During the late season, gobblers will feed mostly on waste corn left behind in agricultural fields, insects, seeds and newly sprouted leaves and grasses. I recall one morning where I had noticed several longbeards traveling across the alfalfa field I was hunting to a neighboring cornfield to feed. Later that day around mid-afternoon I decided to close the distance to this cornfield and set up on the opposite side of where I was positioned. Shortly after creating a few soft purrs on my slate call a gobbler appeared and practically tripped over himself as he quickly came to within shooting range offering me a shot.

If you’re unsure of where turkeys have been spending their time feeding in your hunting area then do some scouting and set up near areas where you find concentrations of tracks, droppings and turkey feathers. Gobblers are likely to return to these areas, offering you a shot.


Decoys have always been an essential component of my turkey hunting gear. They act as a constant visual to gobblers especially when hunting in open areas such as fields and meadows. Even without calling, decoys are effective. I’ve had many occasions while hunting on the edge of a field when gobblers have silently approached my decoy setup after a long period of not calling.
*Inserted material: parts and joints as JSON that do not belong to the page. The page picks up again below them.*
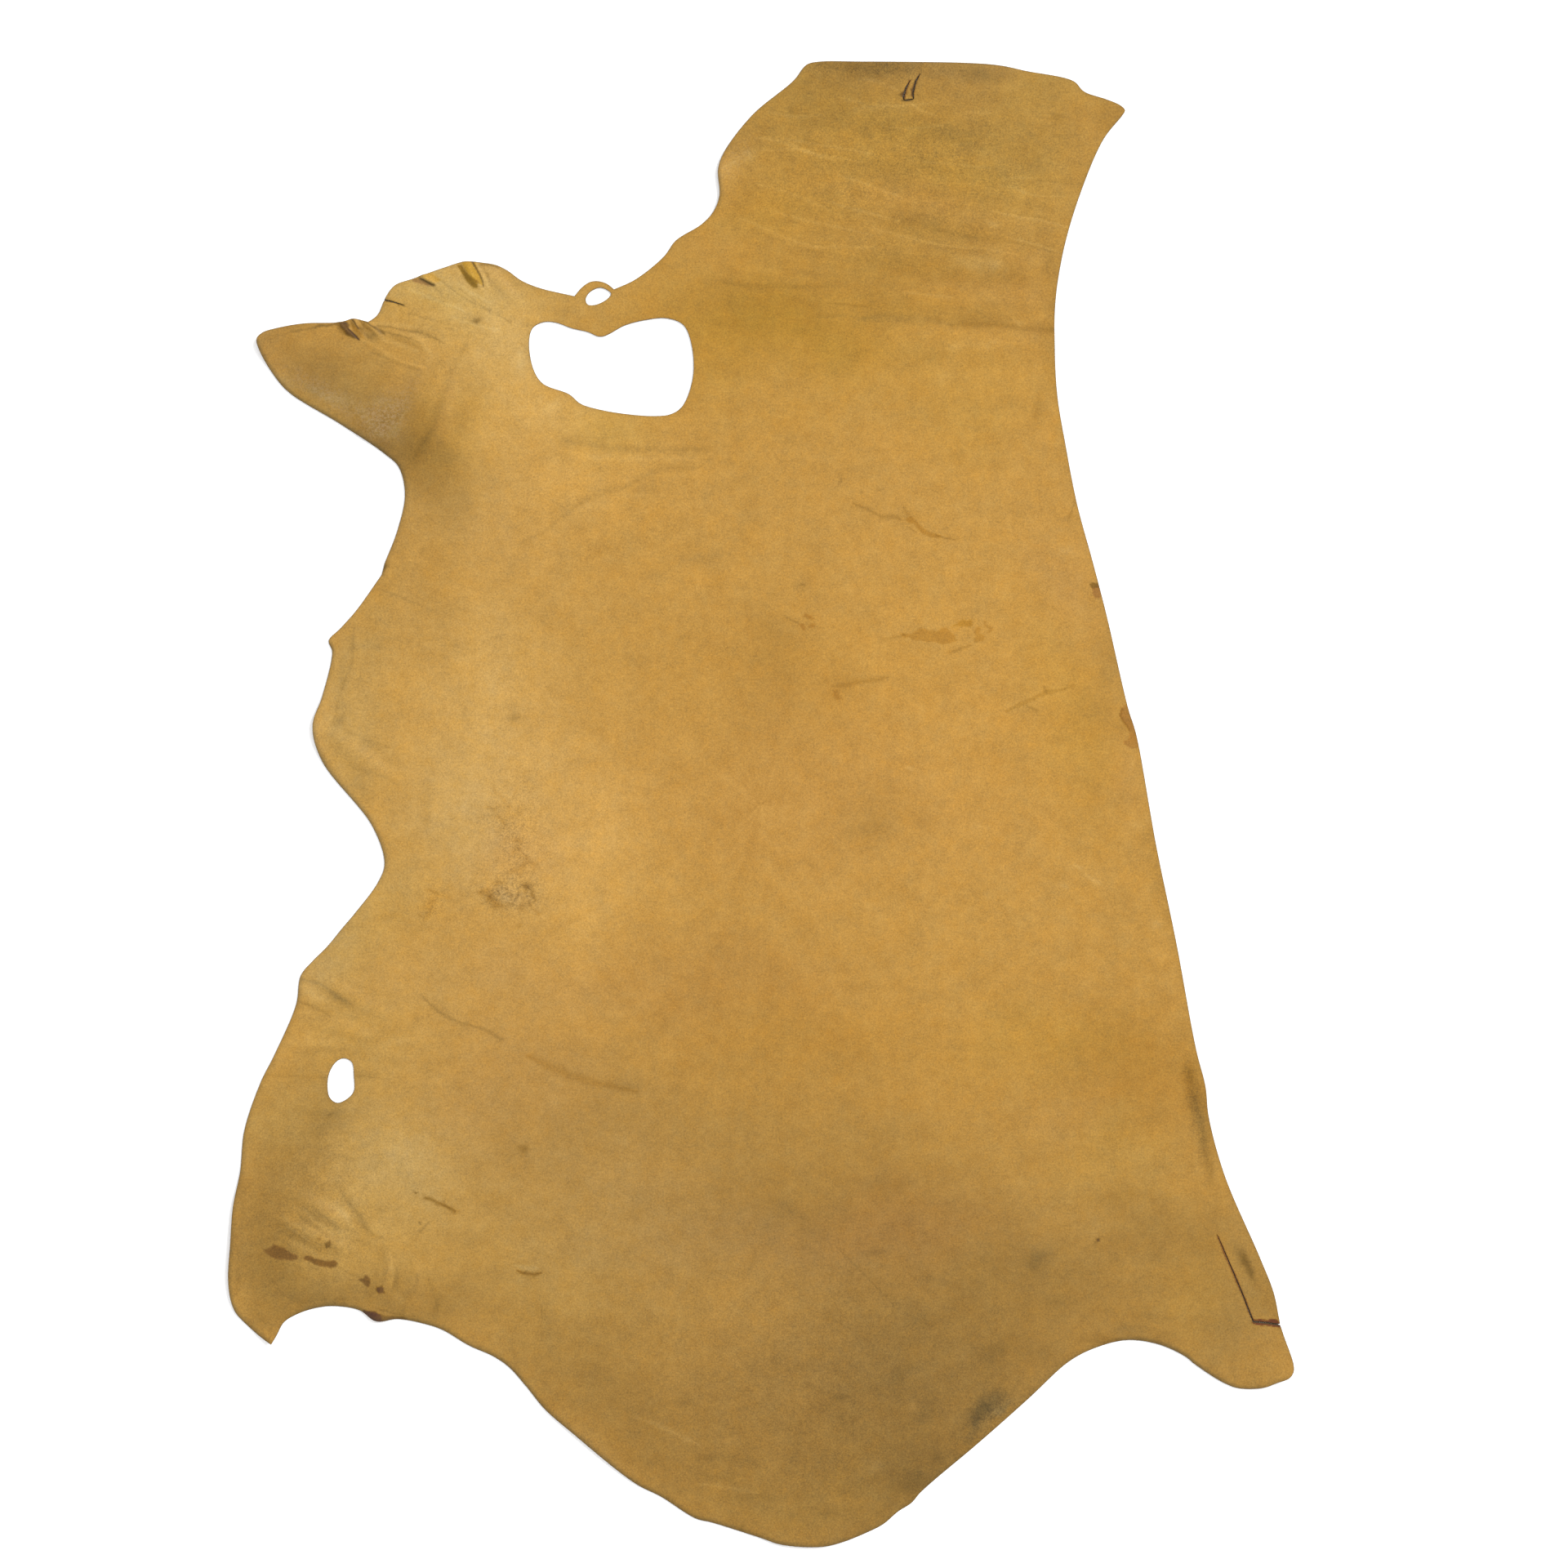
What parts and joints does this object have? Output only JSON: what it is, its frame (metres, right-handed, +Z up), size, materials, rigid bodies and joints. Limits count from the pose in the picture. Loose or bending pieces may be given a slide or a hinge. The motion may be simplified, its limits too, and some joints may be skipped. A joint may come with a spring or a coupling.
{
  "type": "leather hide",
  "caption": "Tanned cow side of leather, lying flat: one thin sheet with a natural outline of neck, belly, shanks and rump, holes, knife cuts, pleats and low folds.",
  "frame": {"origin": "middle of the side's bounding box in plan, at the surface that it lies on", "axes": "+Y along the backbone from rump to neck, +X from the belly edge to the backbone edge, +Z up out of the grain side"},
  "size_m": [1.563, 2.1812, 0.0099],
  "materials": {
    "leather": "matte waxed full grain, mustard tan"
  },
  "bodies": {
    "root": {"hide": "leather"}
  },
  "joints": []
}
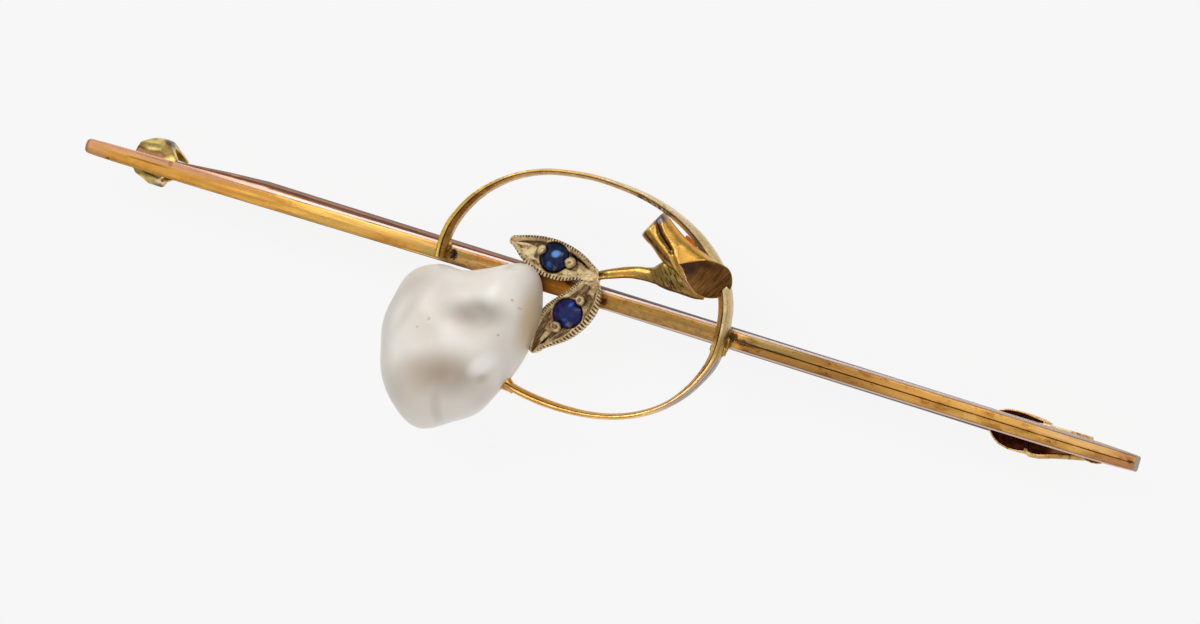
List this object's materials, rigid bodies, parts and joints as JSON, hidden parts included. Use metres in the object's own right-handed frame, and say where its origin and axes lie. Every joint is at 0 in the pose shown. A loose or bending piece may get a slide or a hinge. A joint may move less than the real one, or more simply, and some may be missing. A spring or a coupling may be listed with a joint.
{
  "type": "bar brooch",
  "caption": "Slender gold bar brooch with an oval wire ring, a baroque pearl, sapphire-set leaves and a twig, hinged pin behind",
  "frame": {"origin": "on the surface that the brooch lies on, under the middle of its box", "axes": "+X along the bar towards the hinge end, +Y towards the top of the ring, +Z out of the front of the brooch"},
  "size_m": [0.057, 0.0148, 0.0069],
  "materials": {
    "gold": "worn yellow gold, brushed along the bar",
    "pearl": "lustrous cream white",
    "sapphire": "polished facets",
    "pin_metal": "tarnished, smooth"
  },
  "bodies": {
    "brooch": {"frame": "gold", "pearl": "pearl", "sapphire_upper": "sapphire", "sapphire_lower": "sapphire", "hinge_rivet": "gold"},
    "pin": {"pin_stem": "pin_metal"}
  },
  "joints": [
    {"name": "pin_swing", "type": "hinge", "parent": "brooch", "child": "pin", "pos_m": [0.0226, 0.0012, 0.00118], "axis": [0, -1, 0], "range_deg": [0, 80]}
  ]
}
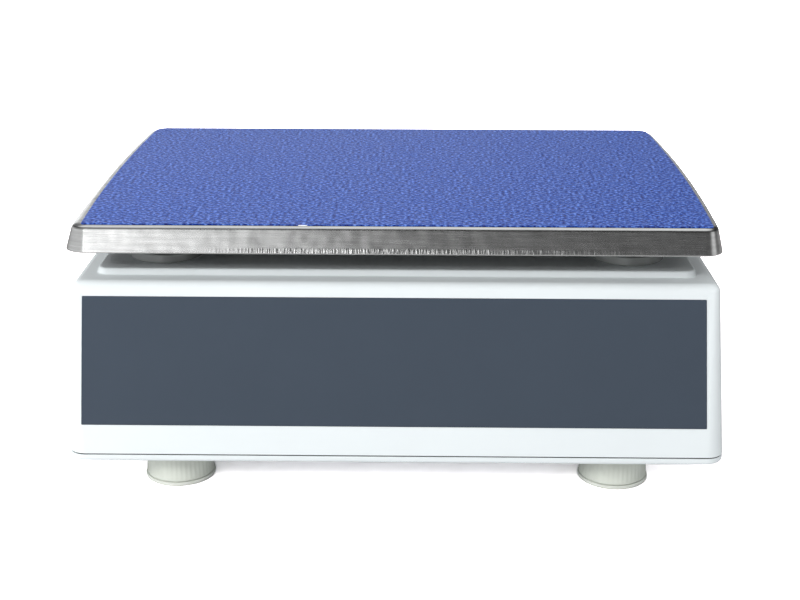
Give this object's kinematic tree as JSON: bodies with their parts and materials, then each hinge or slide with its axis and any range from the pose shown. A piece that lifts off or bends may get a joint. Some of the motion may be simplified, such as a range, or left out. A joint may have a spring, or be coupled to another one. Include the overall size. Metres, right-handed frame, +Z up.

Oftentimes decoys alone can bring in a gobbler from a long distance away into shooting range.

My decoy setup typically consists of a hen in a feeding position and an upright hen. I also will occasionally add a jake or tom decoy to challenge a nearby gobbler. I like positioning these decoys about ten to fifteen yards out from my setup depending on if I’m using a shotgun or bow. When using a jake or tom decoy, place them between you and the hens facing towards you. This will often cause the gobbler to come in and square off with the decoy offering you a shot.

Hunting turkeys during the late season can be challenging at times. However, by following these tactics your chances of filling your tag will hopefully increase.